The convict moved the High Court against the death sentence handed down to him by the Additional Sessions Court of Kapurthala in 2020. He was booked under sections 302 (murder) and 308 (attempt to commit culpable homicide) of the Indian Penal Code (IPC).

According to the prosecution, Baljinder killed his wife Seema Rani, his kids — three-year-old Suman Kumari and two-year-old Harsh, sister-in-law Reena Rani and injured two others on November 29, 2013. Days before the murders, the convict had visited his mother-in-law Manjit Kaur and threatened to kill his wife and children who had left him over a dispute.

An amount of Rs 35,000 was to be paid to Baljinder and his sister Rekha Rani by her former husband as part of their divorce settlement. Since Manjit Kaur had arranged his’s sister marriage, which did not work out, and also stood as a guarantor for the return of the money, Baljinder held a grudge against her as she failed to ensure the return of the money, the prosecution said.

The defence counsel further argued that “one person could not inflict fatal injuries on the four deceased and the two other injured and, thus, it was a case of robbery and dacoity by unidentified persons and the appellant had been wrongly implicated in the said case”.

The state counsel, however, argued that it was a case where “the trial court has rightly invoked the principle of rarest of rare punishment to be awarded on account of it being a diabolic act, as two minor children had been done to death by the father who also killed his wife and his sister-in-law over a petty dispute of Rs 35,000. Also, it was never the case of dacoity or robbery by unidentified persons as there was no proof that some valuables had been taken away”.

The bench on hearing the contentions held that “the manner in which the assault was carried out would also go on to show that it was by a person who was keenly nursing a grudge. It was not a case of the robbery by unidentified persons who could have easily overpowered the minor children and ladies if they so wanted and there was no need to inflict injuries on the children deceased in the manner it had been done”.

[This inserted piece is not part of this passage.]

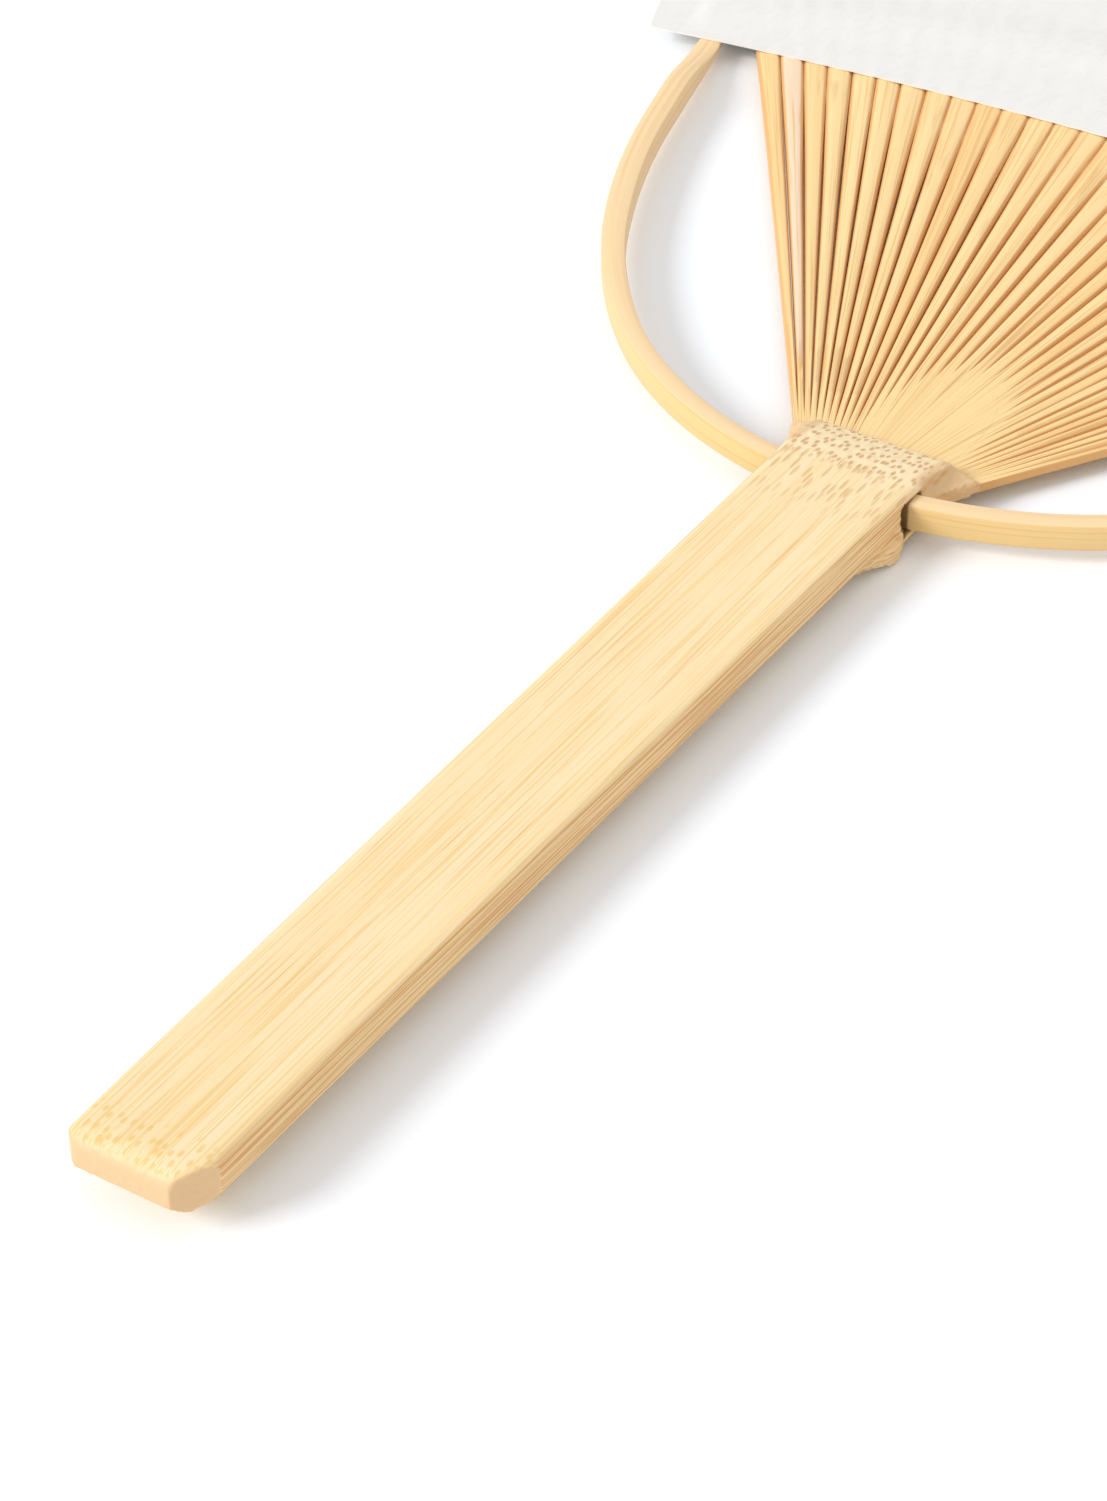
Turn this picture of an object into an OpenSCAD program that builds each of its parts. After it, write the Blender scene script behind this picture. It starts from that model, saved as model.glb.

Giving reasons for upholding the death penalty, the bench said, “The crime was committed when the helpless women and children were half asleep in their own house and the motive is merely regarding return of Rs 35,000, on account of the fall out of the marriage of the sister of the accused. The manner in which two children of the appellant himself were done to death along with his wife and sister-in-law cannot be said to be a crime which was done in the heat of passion, but was pre-planned.”